» **Your goal**
Copy the full set of lines exactly as given.

» **Records provided**
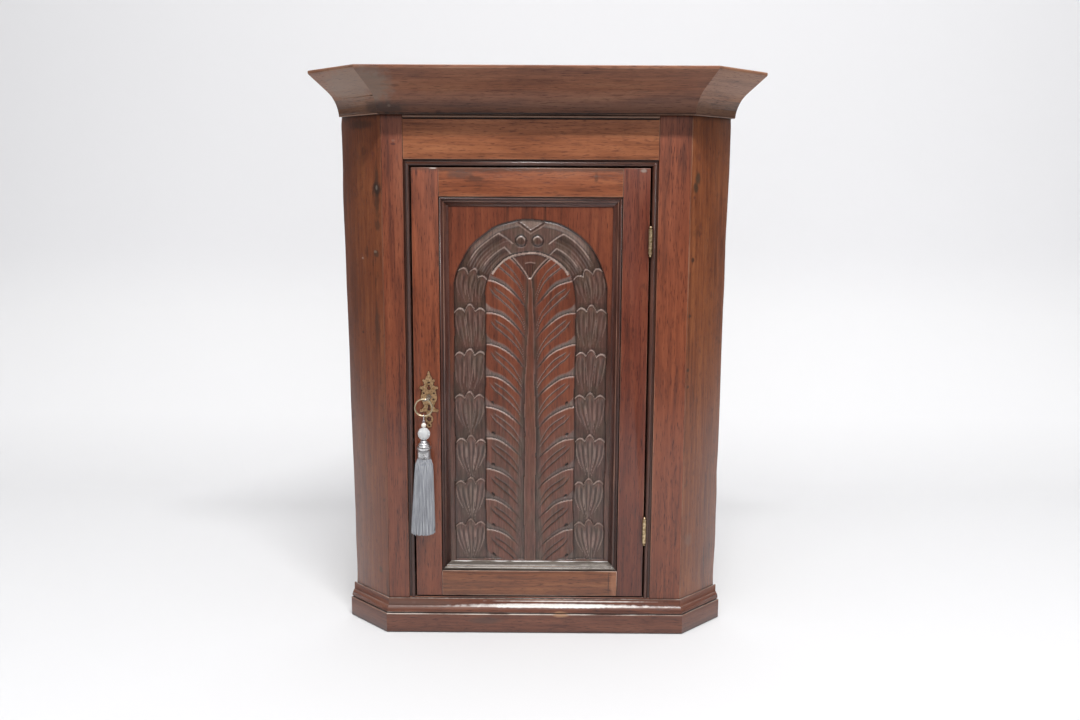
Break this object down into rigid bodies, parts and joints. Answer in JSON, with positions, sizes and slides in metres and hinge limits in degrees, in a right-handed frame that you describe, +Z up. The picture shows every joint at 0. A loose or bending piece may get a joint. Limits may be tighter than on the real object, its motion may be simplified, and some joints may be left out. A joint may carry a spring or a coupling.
{
  "type": "hanging corner cupboard",
  "caption": "Oak corner cupboard with canted front corners, a cavetto cornice, a moulded plinth and a carved panelled door with brass hinges, a pierced escutcheon and a key with a tassel.",
  "frame": {"origin": "middle of the box round the cupboard, at floor level", "axes": "+Z up, +Y to the back where the two walls meet, +X to the right seen from the front"},
  "size_m": [0.7488, 0.467, 0.95],
  "materials": {
    "oak": "dark red-brown oak with old wax polish",
    "carved_oak": "carved dark oak, waxed, with dust-dark ground",
    "backing_oak": "unpolished sawn oak boards",
    "hinge_brass": "dulled brass",
    "escutcheon_brass": "worn brass plate",
    "iron": "dark hand-filed iron",
    "ring_steel": "plain steel wire",
    "tassel_silver": "bright plated metal",
    "crystal": "clear cut glass",
    "tassel_thread": "shiny grey-blue thread"
  },
  "bodies": {
    "carcass": {"back_board_left_1": "backing_oak", "back_board_left_2": "backing_oak", "back_board_left_3": "backing_oak", "back_board_right_1": "backing_oak", "back_board_right_2": "backing_oak", "back_board_right_3": "backing_oak", "top_board": "backing_oak", "bottom_board": "oak", "lower_shelf": "oak", "upper_shelf": "oak", "canted_side_left": "oak", "canted_side_right": "oak", "frame_stile_left": "oak", "frame_stile_right": "oak", "frame_top_rail": "oak", "frame_bottom_rail": "oak", "opening_bead_left": "oak", "opening_bead_right": "oak", "opening_bead_top": "oak", "cornice_front": "oak", "cornice_left": "oak", "cornice_right": "oak", "base_moulding_front": "oak", "base_moulding_left": "oak", "base_moulding_right": "oak", "hinge_upper_frame_leaf": "hinge_brass", "hinge_lower_frame_leaf": "hinge_brass", "hinge_upper_pin": "hinge_brass", "hinge_lower_pin": "hinge_brass", "hinge_screws_frame": "hinge_brass"},
    "door": {"door_stile_left": "oak", "door_stile_right": "oak", "door_top_rail": "oak", "door_bottom_rail": "oak", "door_panel": "carved_oak", "panel_moulding_left": "oak", "panel_moulding_right": "oak", "panel_moulding_top": "oak", "panel_moulding_bottom": "oak", "hinge_upper_door_leaf": "hinge_brass", "hinge_lower_door_leaf": "hinge_brass", "hinge_screws_door": "hinge_brass", "lock_plate": "iron", "lock_case": "iron", "lock_screws": "iron", "escutcheon": "escutcheon_brass", "escutcheon_pins": "escutcheon_brass"},
    "lock_bolt": {"lock_bolt": "iron"},
    "key": {"key": "iron"},
    "key_ring": {"key_ring": "ring_steel"},
    "tassel_link": {"tassel_link": "tassel_silver"},
    "tassel": {"tassel_head_pin": "tassel_silver", "pearl_bead": "tassel_silver", "crystal_bead": "crystal", "tassel_cap": "tassel_silver", "tassel_skirt": "tassel_thread"}
  },
  "joints": [
    {"name": "door_swing", "type": "hinge", "parent": "carcass", "child": "door", "pos_m": [0.1878, -0.1663, 0.43], "axis": [0, 0, 1], "range_deg": [0, 150]},
    {"name": "key_turn", "type": "hinge", "parent": "door", "child": "key", "pos_m": [-0.1791, -0.163, 0.417], "axis": [0, -1, 0], "range_deg": [0, 130]},
    {"name": "bolt_slide", "type": "slide", "parent": "door", "child": "lock_bolt", "axis": [-1, 0, 0], "range_m": [0, 0.012]},
    {"name": "ring_swing", "type": "hinge", "parent": "key", "child": "key_ring", "pos_m": [-0.18563, -0.187, 0.41396], "axis": [0, -1, 0], "range_deg": [-130, 0]},
    {"name": "link_swing", "type": "hinge", "parent": "key_ring", "child": "tassel_link", "pos_m": [-0.18563, -0.187, 0.38778], "axis": [0, 1, 0], "range_deg": [-30, 30]},
    {"name": "tassel_swing", "type": "hinge", "parent": "tassel_link", "child": "tassel", "pos_m": [-0.18563, -0.187, 0.38188], "axis": [-1, 0, 0], "range_deg": [0, 45]}
  ],
  "couplings": [
    {"joint": "bolt_slide", "follows": "key_turn", "m_per_rad": 0.0052888},
    {"joint": "ring_swing", "follows": "key_turn", "ratio": -1}
  ]
}
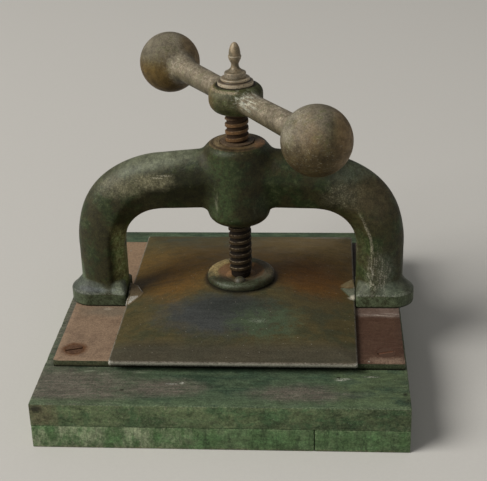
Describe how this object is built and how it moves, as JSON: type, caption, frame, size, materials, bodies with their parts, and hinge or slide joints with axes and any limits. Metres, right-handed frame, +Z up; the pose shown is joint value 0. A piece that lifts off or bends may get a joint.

» **Solved exercise**
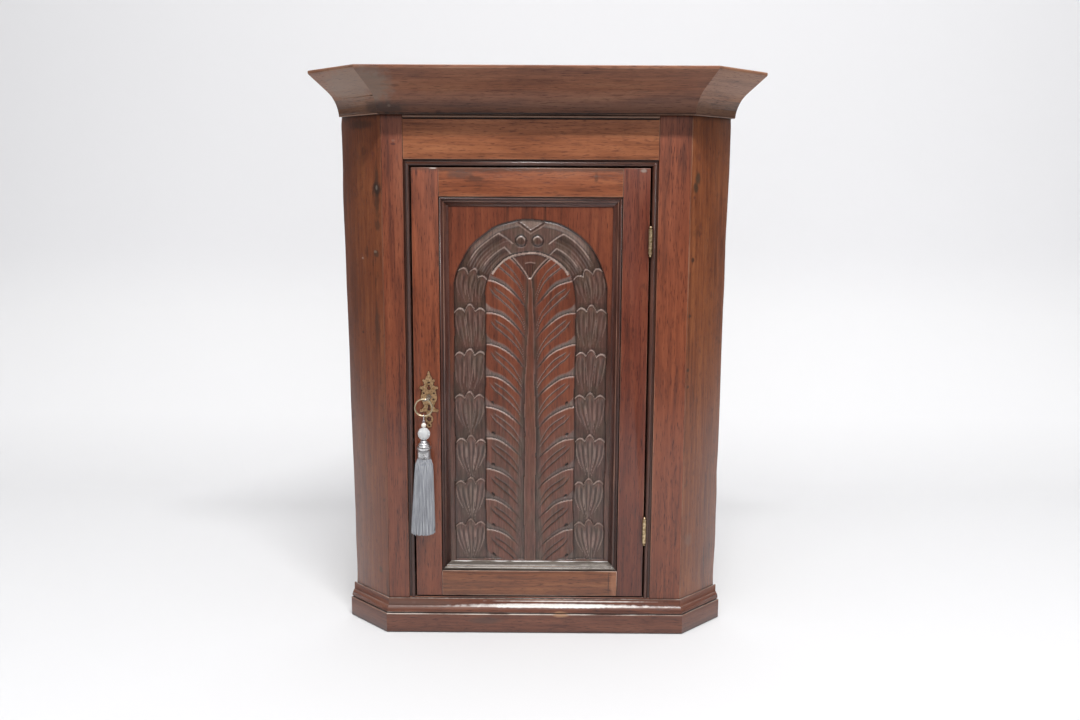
Break this object down into rigid bodies, parts and joints. Answer in JSON, with positions, sizes and slides in metres and hinge limits in degrees, in a right-handed frame that you describe, +Z up. The picture shows every joint at 0. A loose or bending piece may get a joint. Limits may be tighter than on the real object, its motion may be simplified, and some joints may be left out. A joint may carry a spring or a coupling.
{
  "type": "hanging corner cupboard",
  "caption": "Oak corner cupboard with canted front corners, a cavetto cornice, a moulded plinth and a carved panelled door with brass hinges, a pierced escutcheon and a key with a tassel.",
  "frame": {"origin": "middle of the box round the cupboard, at floor level", "axes": "+Z up, +Y to the back where the two walls meet, +X to the right seen from the front"},
  "size_m": [0.7488, 0.467, 0.95],
  "materials": {
    "oak": "dark red-brown oak with old wax polish",
    "carved_oak": "carved dark oak, waxed, with dust-dark ground",
    "backing_oak": "unpolished sawn oak boards",
    "hinge_brass": "dulled brass",
    "escutcheon_brass": "worn brass plate",
    "iron": "dark hand-filed iron",
    "ring_steel": "plain steel wire",
    "tassel_silver": "bright plated metal",
    "crystal": "clear cut glass",
    "tassel_thread": "shiny grey-blue thread"
  },
  "bodies": {
    "carcass": {"back_board_left_1": "backing_oak", "back_board_left_2": "backing_oak", "back_board_left_3": "backing_oak", "back_board_right_1": "backing_oak", "back_board_right_2": "backing_oak", "back_board_right_3": "backing_oak", "top_board": "backing_oak", "bottom_board": "oak", "lower_shelf": "oak", "upper_shelf": "oak", "canted_side_left": "oak", "canted_side_right": "oak", "frame_stile_left": "oak", "frame_stile_right": "oak", "frame_top_rail": "oak", "frame_bottom_rail": "oak", "opening_bead_left": "oak", "opening_bead_right": "oak", "opening_bead_top": "oak", "cornice_front": "oak", "cornice_left": "oak", "cornice_right": "oak", "base_moulding_front": "oak", "base_moulding_left": "oak", "base_moulding_right": "oak", "hinge_upper_frame_leaf": "hinge_brass", "hinge_lower_frame_leaf": "hinge_brass", "hinge_upper_pin": "hinge_brass", "hinge_lower_pin": "hinge_brass", "hinge_screws_frame": "hinge_brass"},
    "door": {"door_stile_left": "oak", "door_stile_right": "oak", "door_top_rail": "oak", "door_bottom_rail": "oak", "door_panel": "carved_oak", "panel_moulding_left": "oak", "panel_moulding_right": "oak", "panel_moulding_top": "oak", "panel_moulding_bottom": "oak", "hinge_upper_door_leaf": "hinge_brass", "hinge_lower_door_leaf": "hinge_brass", "hinge_screws_door": "hinge_brass", "lock_plate": "iron", "lock_case": "iron", "lock_screws": "iron", "escutcheon": "escutcheon_brass", "escutcheon_pins": "escutcheon_brass"},
    "lock_bolt": {"lock_bolt": "iron"},
    "key": {"key": "iron"},
    "key_ring": {"key_ring": "ring_steel"},
    "tassel_link": {"tassel_link": "tassel_silver"},
    "tassel": {"tassel_head_pin": "tassel_silver", "pearl_bead": "tassel_silver", "crystal_bead": "crystal", "tassel_cap": "tassel_silver", "tassel_skirt": "tassel_thread"}
  },
  "joints": [
    {"name": "door_swing", "type": "hinge", "parent": "carcass", "child": "door", "pos_m": [0.1878, -0.1663, 0.43], "axis": [0, 0, 1], "range_deg": [0, 150]},
    {"name": "key_turn", "type": "hinge", "parent": "door", "child": "key", "pos_m": [-0.1791, -0.163, 0.417], "axis": [0, -1, 0], "range_deg": [0, 130]},
    {"name": "bolt_slide", "type": "slide", "parent": "door", "child": "lock_bolt", "axis": [-1, 0, 0], "range_m": [0, 0.012]},
    {"name": "ring_swing", "type": "hinge", "parent": "key", "child": "key_ring", "pos_m": [-0.18563, -0.187, 0.41396], "axis": [0, -1, 0], "range_deg": [-130, 0]},
    {"name": "link_swing", "type": "hinge", "parent": "key_ring", "child": "tassel_link", "pos_m": [-0.18563, -0.187, 0.38778], "axis": [0, 1, 0], "range_deg": [-30, 30]},
    {"name": "tassel_swing", "type": "hinge", "parent": "tassel_link", "child": "tassel", "pos_m": [-0.18563, -0.187, 0.38188], "axis": [-1, 0, 0], "range_deg": [0, 45]}
  ],
  "couplings": [
    {"joint": "bolt_slide", "follows": "key_turn", "m_per_rad": 0.0052888},
    {"joint": "ring_swing", "follows": "key_turn", "ratio": -1}
  ]
}
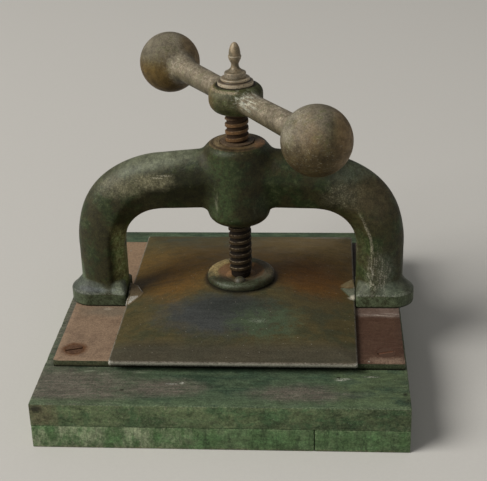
Describe how this object is built and how it moves, as JSON: type, caption, frame, size, materials, bodies with their parts, and hinge or slide joints with axes and any limits. Metres, right-handed frame, +Z up; the pose shown is joint value 0. A piece that lifts off or bends may get a joint.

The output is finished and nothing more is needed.